Clark likes to load up on chant for archdiocesan events at the Cathedral of the Holy Cross in Boston, where he is also music director, including ordinations, the Rite of Election, and the Holy Thursday chrism Mass. “It’s a big, big deal in any cathedral,” he said.
But that’s not the experience in most parishes in the archdiocese, Clark acknowledged. At the typical parish, “it’s also a lot of time, you have a boss — or multiple bosses — and you have to deal to an extent to what their preferences are. You’re dealing with a congregation. Every parish is going to have a certain history to it, like it or not, where people come from,” he said. “The reality is, maybe you can introduce one or two things.”
He added, “You have to have support from your pastor. You have to be sensitive to the people that you serve.”
Clark said, “I’ve always joked that it’s going to take 100 years to fully implement Vatican II. And that’s not a criticism. It takes a long time for our understandings to evolve. And to find what the best practices are.”
Alfred Calabrese has had the support of pastors — three of them — in his 13 years as music director at St. Rita Parish in Dallas.
A cradle Catholic, Calabrese said he was introduced to chant in a secular setting: His graduate studies in conducting at Indiana University. He didn’t apply it to his music ministry until taking the St. Rita music job.
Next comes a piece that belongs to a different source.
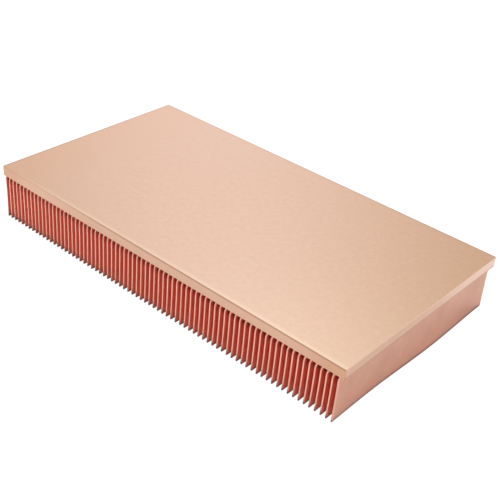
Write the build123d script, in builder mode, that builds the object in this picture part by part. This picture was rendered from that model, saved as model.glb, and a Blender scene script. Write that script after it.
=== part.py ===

At the parish, it’s “one of those slowly germinating kinds of experiences. Bit by bit, bit by bit, slowly over the years, and still in the process of introducing it today, 13 years later. We don’t use it at every Mass, but we do it more. Some of our Masses are more chant-heavy than others,” Calabrese said.
“Even in our one Mass to be more contemporary, in various parts of the year they even do some chanting in English and in Latin, especially in Lent and Advent in the acclamations, so that’s a good thing.”
But Calabrese still gets resistance from parishioners, he said. “To this day, there still is some. There still is some. And it’s just a matter of educating people, and having the backing of the pastor. We don’t do the ‘extraordinary form’ Latin Mass (long known as the Tridentine Rite). We’re not doing everything Latin, but at the appropriate time.”